In fact, this is a great way to deliver feedback to anyone. If you want him to clean up after himself in the kitchen, instead of saying, “Why can’t you clean up after yourself; you’re like a child!” (nagging, criticism, and contempt), you might say, “I appreciate how focused you are getting back to work after dinner. Would you be willing to help clean the kitchen before you start working again? I really like working with you:-)“
In the same spirit of kind guidance, it’s useful to ask for what you want in a clear and specific way that supports him to give it to you. For example, if you say, “I just want you to connect with me!” he might have no idea what “connect with me” actually entails. We know, to you it might be so obvious as to require no explanation of any kind, but that’s not true for everyone. Men and women are different, and people are different. So you might say, “I love it when you take my hand and tell me you love me … would you be willing to do that?”

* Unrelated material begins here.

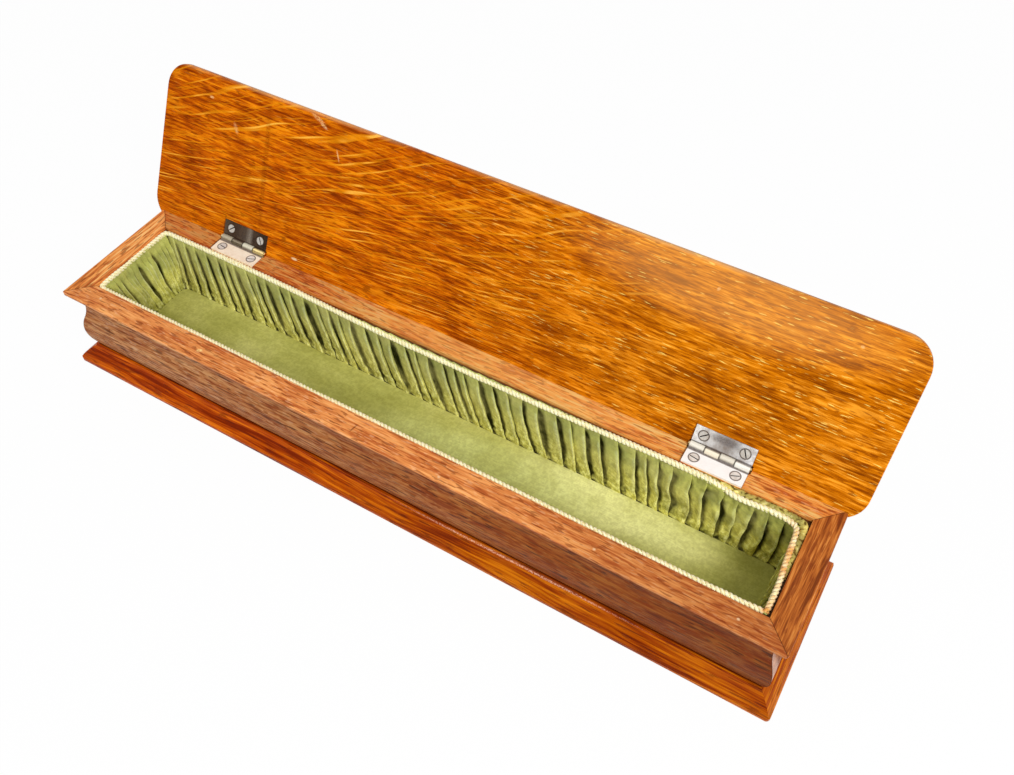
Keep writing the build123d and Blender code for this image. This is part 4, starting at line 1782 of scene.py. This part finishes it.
@dataclass
class Metalwork:
    """The hinges and all screws and brads."""

    nodes: dict[str, Piece]
    effects: Effects
    hinge: Triple
    screw_pitch: float = 17.4
    screw_from_axis: float = 5.4
    slot_depth: float = 0.45
    knuckle_shadow: Colour = colour(70, 46, 30)

    def _finish(self, node: str, label: str, *tints: Colour, **values: object) -> None:
        """Gives one node its own plated finish."""
        finish = PlateFinish(label, *tints, **values)
        dress(self.nodes[node], finish.build(self.effects))

    def _hinge(self, side: str, look: HingeLook) -> None:
        """Gives both leaves of a hinge and their screws their finishes."""
        start, end = (corner.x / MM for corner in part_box(f"{side}_hinge_box_leaf"))
        middle = 0.5 * (start + end)
        axis, level = self.hinge[1] / MM, self.hinge[2] / MM
        offsets = (middle - 0.5 * self.screw_pitch, middle + 0.5 * self.screw_pitch)
        on_lid = {"grain": Grain.LID, "hinge": Vector(self.hinge)}
        on_lid["rings"] = tuple((x, self.screw_from_axis) for x in offsets)
        on_box = {"face": level, "rings": tuple((x, axis - self.screw_from_axis) for x in offsets)}
        leaf = {"start_x": start, "length": end - start, "knuckles": look.knuckles()}
        # Painted shadows on both leaves under the knuckles.
        box_knuckle_shadow = Mark((middle, axis - 2.0), (90.0, 0.9), 0.0, self.knuckle_shadow, 0.9, 0.1)
        lid_knuckle_shadow = Mark((middle, 1.7), (90.0, 0.6), 0.0, self.knuckle_shadow, 0.8, 0.1)
        shadow = (Mark((middle, 6.8), (8.5, 2.4), 0.0, tint, 0.75, 0.3) for tint in look.shadow)
        self._finish(
            f"{side}_hinge_box_leaf", f"worn nickel with painted light, {side} box leaf", look.pale, look.dulled,
            roughness=0.3, metallic=0.1, marks=(box_knuckle_shadow,), **leaf, **on_box,
        )
        self._finish(
            f"{side}_hinge_lid_leaf", f"worn nickel with painted light, {side} lid leaf", look.pale, colour(110, 86, 62),
            roughness=0.24, metallic=look.lid_metallic, tarnish_share=look.lid_tarnish,
            stripes=tuple(zip(look.reflection_places, look.reflection_tints)),
            marks=(lid_knuckle_shadow, *shadow), **leaf, **on_lid,
        )
        for part, values in (("box", on_box), ("lid", on_lid)):
            self._finish(
                f"{side}_hinge_{part}_screws", f"nickel screw heads, {side} {part} leaf",
                colour(236, 232, 224), colour(150, 128, 104), roughness=0.28, metallic=0.3,
                slot_depth=self.slot_depth, **values,
            )

    def build(self) -> None:
        """Gives every metal piece its finish."""
        for side, look in HINGE_LOOKS.items():
            self._hinge(side, look)
        brass = PlateFinish("rubbed brass", *colours((226, 200, 140), (140, 110, 60)))
        steel = PlateFinish("plain steel", *colours((168, 164, 158), (96, 76, 60)), roughness=0.32)
        brass, steel = brass.build(self.effects), steel.build(self.effects)
        for name, node in self.nodes.items():
            if name.endswith("_pin"):
                dress(node, brass)
            if name in ("base_screws", "mitre_brads"):
                dress(node, steel)
        LOG.info("metalwork: two hinges, screws and brads")


@dataclass
class Cards:
    """The cards behind the silk."""

    nodes: dict[str, Piece]
    effects: Effects

    def build(self) -> None:
        """Gives every card its finish."""
        card = CardFinish("card darkened as painted shade").build(self.effects)
        for name, node in self.nodes.items():
            if name.endswith("_card"):
                dress(node, card)


@dataclass(frozen=True)
class Lamp:
    """A soft lamp, its place and size in metres."""

    name: str
    place: Triple
    size: float
    power: float
    tint: Triple = (1.0, 1.0, 1.0)


@dataclass
class Studio:
    """Pale floor, soft light and the camera, in metres and degrees.

    The camera looks at the target from an azimuth, elevation and distance. The flag is a dark
    card in front of the object, and the glow is how much of the floor's white is its own.
    """

    azimuth: float = 30.738
    elevation: float = 51.126
    roll: float = -0.44
    distance: float = 0.39553
    target: Triple = (0.030946, 0.020085, 0.0455)
    lens: float = 33.66
    sensor: float = 36.0
    floor_size: float = 8.0
    world_light: float = 0.46
    floor_glow: float = 0.96
    flag_near: float = -0.11
    flag_far: float = -0.55
    flag_left: float = -1.4
    flag_right: float = 0.75
    flag_height: float = 0.68
    flag_lift: float = 0.0005
    flag_tint: Colour = (0.004, 0.004, 0.004, 1.0)
    floor_tint: Colour = colour(240, 240, 240)
    lamps: tuple[Lamp, ...] = (
        Lamp("key", (0.81, -0.55, 0.9), 0.6, 12.5),
        Lamp("fill", (-0.7, -0.5, 1.0), 0.9, 2.0),
    )

    def camera(self) -> None:
        """Stands the camera where the picture was taken from."""
        azimuth, elevation, roll = (math.radians(v) for v in (self.azimuth, self.elevation, self.roll))
        back = Vector(
            (
                math.sin(azimuth) * math.cos(elevation),
                -math.cos(azimuth) * math.cos(elevation),
                math.sin(elevation),
            )
        )
        right = (-back).cross(UP).normalized()
        up = right.cross(-back)
        across = right * math.cos(roll) + up * math.sin(roll)
        above = up * math.cos(roll) - right * math.sin(roll)
        data = bpy.data.cameras.new("camera")
        data.sensor_fit = "HORIZONTAL"
        data.sensor_width = self.sensor
        data.lens = self.lens
        data.clip_start = 0.01
        camera = bpy.data.objects.new("camera", data)
        bpy.context.scene.collection.objects.link(camera)
        place = Vector(self.target) + back * self.distance
        turn = Matrix((across, above, back)).transposed().to_4x4()
        camera.matrix_world = Matrix.Translation(place) @ turn
        bpy.context.scene.camera = camera

    def _seen(self, bench: Bench) -> Socket:
        """1 for what the camera sees, straight or by reflection, and 0 for light on the object."""
        path = bench.node("ShaderNodeLightPath")
        names = ("Is Camera Ray", "Is Glossy Ray", "Is Transmission Ray")
        first, second, third = (path.outputs[name] for name in names)
        return bench.largest(bench.largest(first, second), third)

    def floor(self) -> None:
        """Lays the floor, white to the eye but with the object's shadow on it."""
        deselect()
        bpy.ops.mesh.primitive_plane_add(size=self.floor_size)
        floor = bpy.context.object
        floor.name = "floor"
        material = bpy.data.materials.new("pale floor")
        material.use_nodes = True
        bench = Bench(material.node_tree)
        material.node_tree.nodes.clear()
        matt = bench.node("ShaderNodeBsdfDiffuse")
        matt.inputs["Color"].default_value = self.floor_tint
        glow = bench.node("ShaderNodeEmission")
        glow.inputs["Strength"].default_value = 1.0
        mix = bench.node("ShaderNodeMixShader")
        bench.feed(mix.inputs[0], bench.times(self._seen(bench), self.floor_glow))
        bench.feed(mix.inputs[1], matt.outputs[0])
        bench.feed(mix.inputs[2], glow.outputs[0])
        output = bench.node("ShaderNodeOutputMaterial")
        bench.feed(output.inputs["Surface"], mix.outputs[0])
        floor.data.materials.append(material)

    def flag(self) -> None:
        """Stands a folded dark card in front, seen by reflections alone, to keep the varnish dark."""
        deselect()
        middle = 0.5 * (self.flag_left + self.flag_right)
        depth = self.flag_near - self.flag_far
        place = (middle, self.flag_near - 0.5 * depth, self.flag_lift)
        bpy.ops.mesh.primitive_plane_add(size=1.0, location=place)
        card = bpy.context.object
        card.name = "flag"
        bpy.ops.transform.resize(value=(self.flag_right - self.flag_left, depth, 1.0))
        bpy.ops.object.mode_set(mode="EDIT")
        bpy.ops.mesh.select_all(action="DESELECT")
        bpy.ops.object.mode_set(mode="OBJECT")
        for vertex in card.data.vertices:
            vertex.select = vertex.co.y < 0
        for edge in card.data.edges:
            edge.select = all(card.data.vertices[index].select for index in edge.vertices)
        bpy.ops.object.mode_set(mode="EDIT")
        bpy.ops.mesh.extrude_region_move(TRANSFORM_OT_translate={"value": (0.0, 0.0, self.flag_height)})
        bpy.ops.object.mode_set(mode="OBJECT")
        for ray in ("camera", "diffuse", "transmission", "volume_scatter", "shadow"):
            setattr(card, f"visible_{ray}", False)
        material = bpy.data.materials.new("dark card")
        material.use_nodes = True
        shader = material.node_tree.nodes["Principled BSDF"]
        shader.inputs["Base Color"].default_value = self.flag_tint
        shader.inputs["Roughness"].default_value = 1.0
        shader.inputs["Specular IOR Level"].default_value = 0.0
        card.data.materials.append(material)

    def light(self) -> None:
        """Lights the object softly from all round, and more from two lamps."""
        world = bpy.data.worlds.new("studio")
        bpy.context.scene.world = world
        world.use_nodes = True
        bench = Bench(world.node_tree)
        background = world.node_tree.nodes["Background"]
        background.inputs["Color"].default_value = (1.0, 1.0, 1.0, 1.0)
        extra = bench.times(self._seen(bench), 1.0 - self.world_light)
        bench.feed(background.inputs["Strength"], bench.plus(extra, self.world_light))
        for lamp in self.lamps:
            data = bpy.data.lights.new(lamp.name, "AREA")
            data.shape = "DISK"
            data.size = lamp.size
            data.energy = lamp.power
            data.color = lamp.tint
            holder = bpy.data.objects.new(lamp.name, data)
            bpy.context.scene.collection.objects.link(holder)
            holder.location = lamp.place
            holder.rotation_euler = (Vector() - Vector(lamp.place)).to_track_quat("-Z", "Y").to_euler()

    def build(self) -> None:
        """Sets up the camera, the floor and the light."""
        bpy.context.scene.view_settings.view_transform = "Standard"
        self.camera()
        self.floor()
        self.flag()
        self.light()
        LOG.info("studio: camera, floor, flag and %d lamps", len(self.lamps))


def main() -> None:
    """Builds the scene, piece by piece."""
    logging.basicConfig(level=logging.INFO, format="%(name)s: %(message)s")
    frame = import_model()
    hinge = tuple(frame["joints"][0]["pos_m"])
    Studio().build()
    effects = Effects()
    nodes = frame["nodes"]
    Carcass(nodes, effects, hinge).build()
    Metalwork(nodes, effects, hinge).build()
    Cards(nodes, effects).build()
    Lining(Bay.from_frame(), effects).build()


if __name__ == "__main__":
    main()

We also know you might think, “Well, that’s not very romantic when I have to ask for it!” To which we say, yes, it’s nice when we just get what we want, but would you rather ask clearly for something or get nothing?
Get Curious.
Our final idea to beware of is the tendency to think “he should know this already” and instead to get curious. Inquire about his experience, and share your own. That kind of communication is, in and of itself, a good way for you to feel valued. Instead of judging and criticizing how he goes back to work after dinner, instead ask him, “I notice you like to go back to work after dinner. I’m curious why that is? Would you tell me about that? I know I’m toast after work and dinner, and I just want to curl up on the couch … how is that for you?”
In summary, take a stand for yourself, look at your part in the dynamic, provide what’s desired, ask clearly and specifically for what you want, appreciate where he does value you, and get curious about why he does what he does.
That’s a really good start to a relationship where you both feel more valued!